Catarina from koholint


----------



## Sara?

Koholint said:


> Is this still open?
> Catarina from koholint



you can now see dodo code


----------



## Koholint

Sara? said:


> you can now see dodo code



Awesome! Tysm!  I’ll be there soon, got some NMT too ^^


----------



## Megaroni

If you're still on, may I visit please?


----------



## Sara?

megantron said:


> If you're still on, may I visit please?

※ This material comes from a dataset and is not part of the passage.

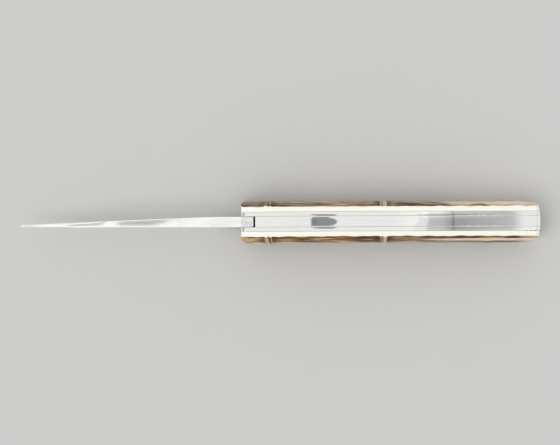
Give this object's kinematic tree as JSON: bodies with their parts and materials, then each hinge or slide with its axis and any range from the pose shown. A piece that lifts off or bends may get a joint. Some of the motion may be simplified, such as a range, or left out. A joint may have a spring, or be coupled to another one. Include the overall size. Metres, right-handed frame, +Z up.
{
  "type": "folding pocket knife",
  "caption": "Slip-joint folding pocket knife with a drop-point blade, steel liners, an arched backspring and ringed bamboo scales.",
  "frame": {"origin": "middle of the open knife's length and width, on the plane that the belly of the handle rests on", "axes": "+X along the knife from the point to the butt, +Y to its right side, +Z up towards the back and the spine"},
  "size_m": [0.1738, 0.0146, 0.0164],
  "materials": {
    "blade_steel": "mirror polished",
    "spring_steel": "mirror polished back",
    "liner_steel": "mirror polished edges",
    "bamboo": "dark mottled skin with ivory cut edges, waxed",
    "pin_steel": "ground flush",
    "bronze": "rolled strip"
  },
  "bodies": {
    "handle": {"backspring": "spring_steel", "left_liner": "liner_steel", "right_liner": "liner_steel", "left_scale": "bamboo", "right_scale": "bamboo", "pivot_pin": "pin_steel", "pivot_bush": "pin_steel", "left_pivot_washer": "bronze", "right_pivot_washer": "bronze", "left_pivot_collar": "pin_steel", "right_pivot_collar": "pin_steel", "spring_pin": "pin_steel", "butt_pin": "pin_steel", "left_front_scale_rivet": "pin_steel", "left_middle_scale_rivet": "pin_steel", "left_rear_scale_rivet": "pin_steel", "right_front_scale_rivet": "pin_steel", "right_middle_scale_rivet": "pin_steel", "right_rear_scale_rivet": "pin_steel"},
    "blade": {"blade": "blade_steel"}
  },
  "joints": [
    {"name": "blade_pivot", "type": "hinge", "parent": "handle", "child": "blade", "pos_m": [-0.00745, 0, 0.00642], "axis": [0, -1, 0], "range_deg": [0, 180], "deforming": ["backspring"]}
  ]
}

You can now see the code :·3


----------



## Megaroni

Sara? said:


> You can now see the code :·3


So sorry, I have a couple trades I'm doing then I'll be on my way if that's ok


----------



## Sara?

megantron said:


> So sorry, I have a couple trades I'm doing then I'll be on my way if that's ok



Okie

	Post automatically merged: Oct 16, 2020



Sara? said:


> Okie



There was an error dodo changed, it is rested 

	Post automatically merged: Oct 16, 2020



Sara? said:


> Okie
> 
> Post automatically merged: Oct 16, 2020
> 
> 
> 
> There was an error dodo changed, it is rested



Sorry i had to go


----------



## Megaroni

Sara? said:


> Okie
> 
> Post automatically merged: Oct 16, 2020
> 
> 
> 
> There was an error dodo changed, it is rested
> 
> Post automatically merged: Oct 16, 2020
> 
> 
> 
> Sorry i had to go


That's ok! Thanks for offering


----------